Once you’ve done that and you’re feeling better both about yourself and your (indispensible) work, what then? I strongly recommend a group setting that is both supportive and honest. Join up with fellow writers who are actively writing, who are unafraid to read their work for critique and are eager to return that courtesy to you. Professionals are not defined by their salaries in any given field. Professionals are, at least in part, defined by their bearing and comportment, their civilized kindnesses. What you’re looking for then is fellowship.

My old 1890 Webster’s unabridged dictionary defines fellowship as “partnership in act or suffering, profit, success, or loss.” Well, that’s one of the definitions. My point is to assert that in order to be a successful writer you’ve got to have a good attitude—and the best way to have that is to surround yourself with quality, like-minded people.

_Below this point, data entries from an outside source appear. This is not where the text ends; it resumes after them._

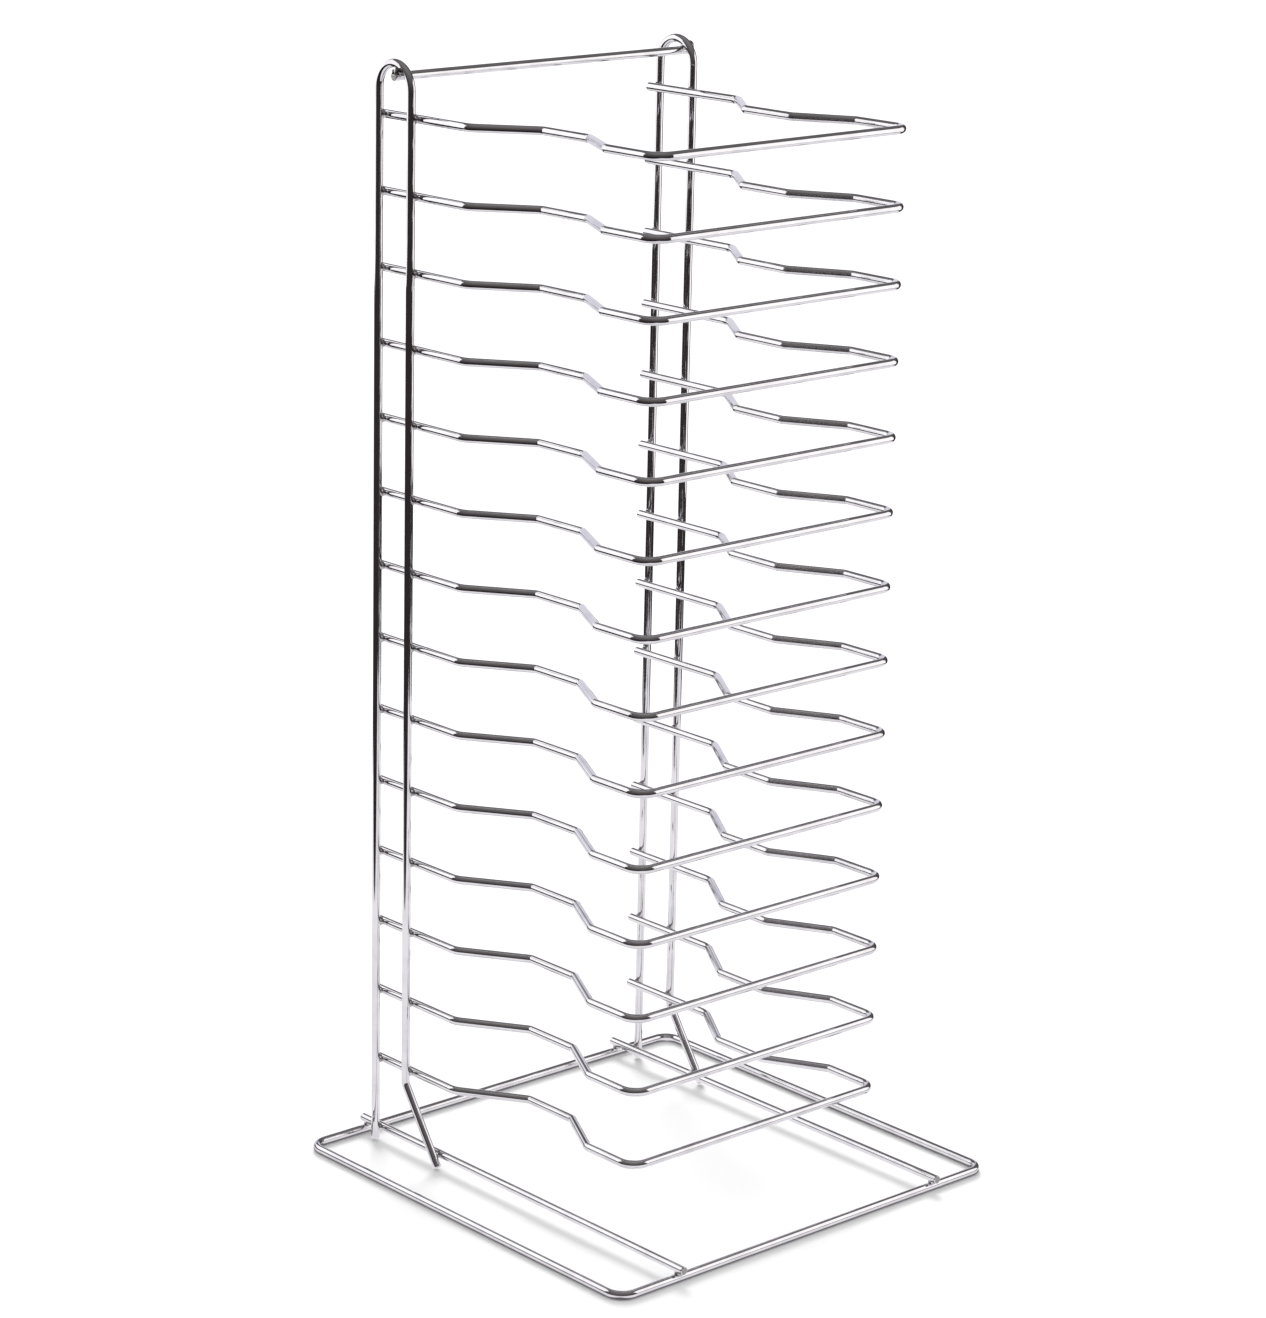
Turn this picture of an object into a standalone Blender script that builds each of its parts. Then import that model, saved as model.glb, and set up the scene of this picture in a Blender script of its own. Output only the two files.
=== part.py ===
"""Counter-top pan rack of chromed steel wire.

Fourteen flat shelf wires are welded to the inner side of two hairpin uprights. The
uprights stand beside two runners that lie across a base loop, and a carry bar joins
the two arches at the top. Nothing moves: every crossing is a weld.

Metres, +Z up, front towards -Y. The origin is on the floor at the middle of the base.
"""

from math import atan2, cos, pi, sin, sqrt, tan

import bpy
from mathutils import Vector

# The wire, the gap kept where two wires are welded, and the faces round a wire.
WIRE = 0.00525
WELD_GAP = 0.0003
WIRE_SIDES = 8

# Base loop: lengths between wire centre lines, and what the runners add to it.
BASE_WIDTH = 0.3038
BASE_DEPTH = 0.2932
BASE_CORNER_RADIUS = 0.0105
RUNNER_OVERHANG = 0.0048

# Shelf wires: how many, how far apart, and the lowest one's height.
SHELF_COUNT = 14
SHELF_PITCH = 0.046
LOWEST_SHELF_HEIGHT = 0.0544

# Half widths of a shelf wire at its rear, its waist and its front.
SHELF_REAR_HALF = 0.1062
SHELF_WAIST_HALF = 0.0797
SHELF_FRONT_HALF = 0.1002

# Lengths along a shelf wire's depth, from its cut rear end to its front bar.
SHELF_TAIL = 0.0040
SHELF_REAR_RUN = 0.0735
SHELF_SLOPE_IN = 0.0383
SHELF_WAIST_RUN = 0.0402
SHELF_SLOPE_OUT = 0.0374
SHELF_FRONT_RUN = 0.0410
SHELF_KINK_RADIUS = 0.0055
SHELF_CORNER_RADIUS = 0.0098

# Uprights: a vertical rear leg, an arch, and a front leg that ends in a sloping strut.
LEG_SETBACK = 0.0148
LEG_SPACING = 0.0301
ARCH_RISE = 0.0300
STRUT_BEND_HEIGHT = 0.0479
STRUT_BEND_RADIUS = 0.0060
STRUT_REACH = 0.0320
STRUT_FOOT_HEIGHT = 0.0018
REAR_FOOT_HEIGHT = 0.0015

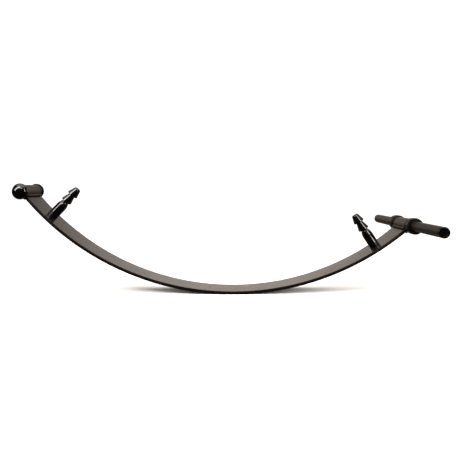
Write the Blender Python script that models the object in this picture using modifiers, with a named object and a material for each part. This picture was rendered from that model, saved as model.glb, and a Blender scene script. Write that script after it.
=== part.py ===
"""Rocking bar of curved flat steel.

A flat bar rolled to a large arc rocks on the floor. A short cross sleeve is welded to each end of it.
One sleeve carries a cross handle that turns in two flanged bushes and is held by two stop collars, the
other sleeve is closed with two end caps. Two barbed pegs are screwed to the bar's inner face.

Axes: X along the bar, Y across it, Z up. The floor is Z = 0, and the origin is on it, below the middle
of the bounding box. The bar stands in the tilt that the handle's weight gives it at rest, so it touches
the floor below the arc's centre, a little to the right of the origin. All sizes are in metres and all
angles in degrees unless a name says otherwise.
"""

import math

import bmesh
import bpy
from mathutils import Matrix, Vector

# ---------------------------------------------------------------- driving dimensions
BAR_INNER_RADIUS = 0.680        # inner face of the rolled flat bar
BAR_THICKNESS = 0.008
BAR_WIDTH = 0.080
BAR_EDGE_CHAMFER = 0.0008
HALF_SPAN = 46.3                # from the bar's middle to each sleeve's axis
REST_TILT = 5.00                # the handle end hangs this much lower than the other
BAR_STEPS = 80
CENTRE_HOLE_RADIUS = 0.0025

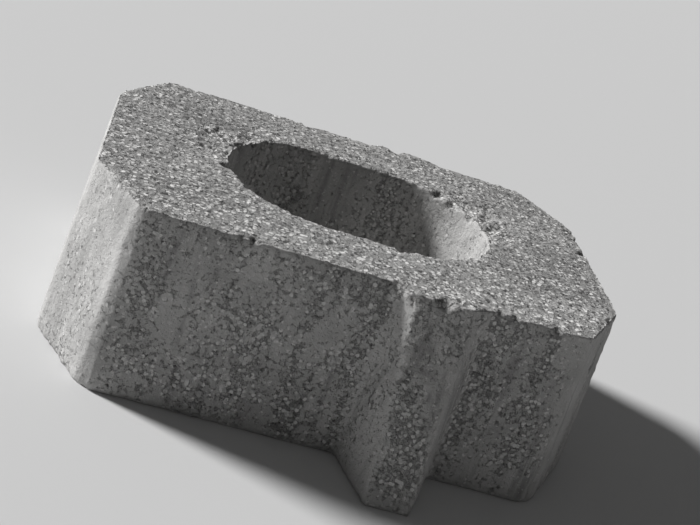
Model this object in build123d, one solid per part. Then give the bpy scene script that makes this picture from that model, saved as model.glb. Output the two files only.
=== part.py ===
"""Perforated concrete armour block for a sea dike.

One flat, long-octagonal block, cast in one piece of plain concrete, with one long round-ended
opening right through it and a spacer nose on each long side, towards one end.

Own frame: millimetres, +Z up. The origin is the middle of the flat underside, X runs along the
block, and Y runs across it. Both noses stand on the +X half.
"""
import os
from math import cos, radians, tan

from build123d import *

# The body, as its top face measures
block_length = 2000.0
block_width = 1400.0
block_height = 700.0
end_edge_width = 780.0
end_chamfer_run = 185.0
corner_flat = 40.0

# Side walls lean out towards the underside, so that the mould lifts off upwards
wall_draft = 4.0

# The opening, as it measures at the top face; its core narrows downwards and lifts out
opening_length = 1060.0
opening_width = 770.0
core_draft = 2.5

# The spacer noses: wedges that start near the top edge and lean out to their full reach at the base
nose_offset = 260.0
nose_root_width = 360.0
nose_top_reach = 40.0
nose_top_width = 210.0
nose_foot_reach = 270.0
nose_foot_width = 170.0

cut_margin = 10.0


def octagon_corners():
    """The eight corners of the top face, in order round it, before the small corner flats."""
    half_length = block_length / 2
    half_width = block_width / 2
    half_end = end_edge_width / 2
    shoulder = half_length - end_chamfer_run
    quarter = [(half_length, half_end), (shoulder, half_width)]
    near_left = [(-x, y) for x, y in reversed(quarter)]
    below = [(-x, -y) for x, y in quarter]
    near_right = [(x, -y) for x, y in reversed(quarter)]
    return quarter + near_left + below + near_right


def body():
    """The octagonal body, without its opening and noses."""
    top = Plane.XY.offset(block_height)
    plan = make_face(Polyline(octagon_corners(), close=True))
    rows = plan.vertices().group_by(Axis.Y)
    shoulders = rows[0] + rows[-1]
    # A flat across a corner is as wide as asked when its two sides are cut back by this much
    turn = Vector(end_chamfer_run, (block_width - end_edge_width) / 2).get_angle(Vector(1, 0))
    cut_back = corner_flat / 2 / cos(radians(turn / 2))
    plan = chamfer(shoulders, cut_back)
    return extrude(top * plan, amount=-block_height, taper=-wall_draft)


def opening():
    """The core of the opening: a long hole with round ends, right through the body."""
    plan = SlotOverall(opening_length + 2 * cut_margin * tan(radians(core_draft)),
                       opening_width + 2 * cut_margin * tan(radians(core_draft)))
    top = Plane.XY.offset(block_height + cut_margin)
    return extrude(top * plan, amount=-block_height - 2 * cut_margin, taper=core_draft)


def nose_plan(level, root_y, reach, tip_width):
    """The trapezoid of a nose at one level, from inside the body out to its tip."""
    seat_y = (opening_width + block_width) / 4
    half_root = nose_root_width / 2
    half_tip = tip_width / 2
    corners = [
        (nose_offset - half_root, seat_y),
        (nose_offset - half_root, root_y),
        (nose_offset - half_tip, root_y + reach),
        (nose_offset + half_tip, root_y + reach),
        (nose_offset + half_root, root_y),
        (nose_offset + half_root, seat_y),
    ]
    return Plane.XY.offset(level) * make_face(Polyline(corners, close=True))


def nose():
    """One spacer nose, on the +Y side: a wedge whose front leans out from the top edge to the base."""
    wall_top_y = block_width / 2
    wall_foot_y = wall_top_y + block_height * tan(radians(wall_draft))
    foot = nose_plan(0, wall_foot_y, nose_foot_reach, nose_foot_width)
    top = nose_plan(block_height, wall_top_y, nose_top_reach, nose_top_width)
    return loft([foot, top], ruled=True)


def block():
    """The whole block, cast in one piece."""
    far_nose = nose()
    near_nose = mirror(far_nose, about=Plane.XZ)
    return body() + far_nose + near_nose - opening()


os.makedirs("parts", exist_ok=True)
armour_block = block()
armour_block.label = "block"
export_step(armour_block, "parts/block.step")
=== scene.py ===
"""Looks of a perforated concrete armour block: weathered cast concrete with a rough top face.

Metres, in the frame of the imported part: +Z up, X along the block, and the origin in the middle of
the underside. The part's own solid is copied as an even mesh, and wear is then worked into it,
always inwards, so that it stays inside the part.
"""
import math

import bmesh
import bpy
import numpy as np
from mathutils import Matrix, Vector, kdtree, noise


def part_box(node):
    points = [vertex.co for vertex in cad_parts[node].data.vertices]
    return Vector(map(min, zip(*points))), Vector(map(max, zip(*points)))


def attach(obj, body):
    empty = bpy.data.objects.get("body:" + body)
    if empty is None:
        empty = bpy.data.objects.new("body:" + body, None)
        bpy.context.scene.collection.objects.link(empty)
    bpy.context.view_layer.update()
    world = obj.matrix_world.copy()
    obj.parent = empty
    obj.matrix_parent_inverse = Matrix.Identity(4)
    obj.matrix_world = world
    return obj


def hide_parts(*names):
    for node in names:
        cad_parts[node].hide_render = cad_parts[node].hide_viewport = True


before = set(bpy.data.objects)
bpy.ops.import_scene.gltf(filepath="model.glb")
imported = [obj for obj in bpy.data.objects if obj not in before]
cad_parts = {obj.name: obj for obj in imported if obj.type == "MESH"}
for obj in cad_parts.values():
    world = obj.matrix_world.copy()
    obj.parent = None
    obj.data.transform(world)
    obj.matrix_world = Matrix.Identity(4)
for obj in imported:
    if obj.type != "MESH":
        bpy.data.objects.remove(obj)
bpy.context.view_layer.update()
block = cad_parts["block"]
low, high = (Vector(corner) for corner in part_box("block"))

SEED = 41

# The even mesh, and the outer edges of the part that count as arrises
VOXEL = 0.0142
SHARP_ANGLE = math.radians(30)
ARRIS_STEP = 0.010

# Everything goes at least this far in, then the relief of the struck top and of the moulded faces
SKIN = 0.0006
TOP_RELIEF = 0.011
TOP_HOLLOW_SIZE = 0.16
TOP_STONE_SIZE = 0.024
SIDE_RELIEF = 0.0045
SIDE_RELIEF_SIZE = 0.045

# Worn arrises
ARRIS_WEAR = 0.010
WEAR_REACH = 0.026
WEAR_CHANGES_OVER = 0.09
GRIT_SIZE = 0.030
ARRIS_BAND = 0.06

# The top is rough and the rim of the opening broken over a stretch at each of its ends
BROKEN_RIMS = (Vector((-0.50, 0.14, high.z)), Vector((0.50, 0.16, high.z)))
BROKEN_REACH = 0.24
BROKEN_RELIEF = 0.016
BROKEN_STONE_SIZE = 0.045
BROKEN_FAVOUR = 6.0

# Pieces broken off: most from the top arrises, few from the upright ones, none at the base
CHIP_COUNT = 170
CHIP_REACH = (0.022, 0.085)
CHIP_DEPTH_SHARE = 0.17
CHIP_TURN = 0.30
CHIP_GRAIN = 0.004
UPRIGHT_FAVOUR = 0.12

# Air holes left in the moulded faces
HOLE_COUNT = 160
HOLE_REACH = (0.010, 0.019)
HOLE_DEPTH = 0.006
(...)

Next week we’ll talk about investments, plus a little dry mechanical nuts and bolts action. Until then, writers, write boldly.

~Chris White

2 comments:

  1. The input of a competent editor is valuable, no matter how experienced or how professional a writer you are. The fact is, at least in my opinion, any writer is so close to the material they produced, that they are often blind to the ways that material can be improved. If a writer approaches the editorial relationship with an open mind, the work can be transformed from adequate to good or from good to great.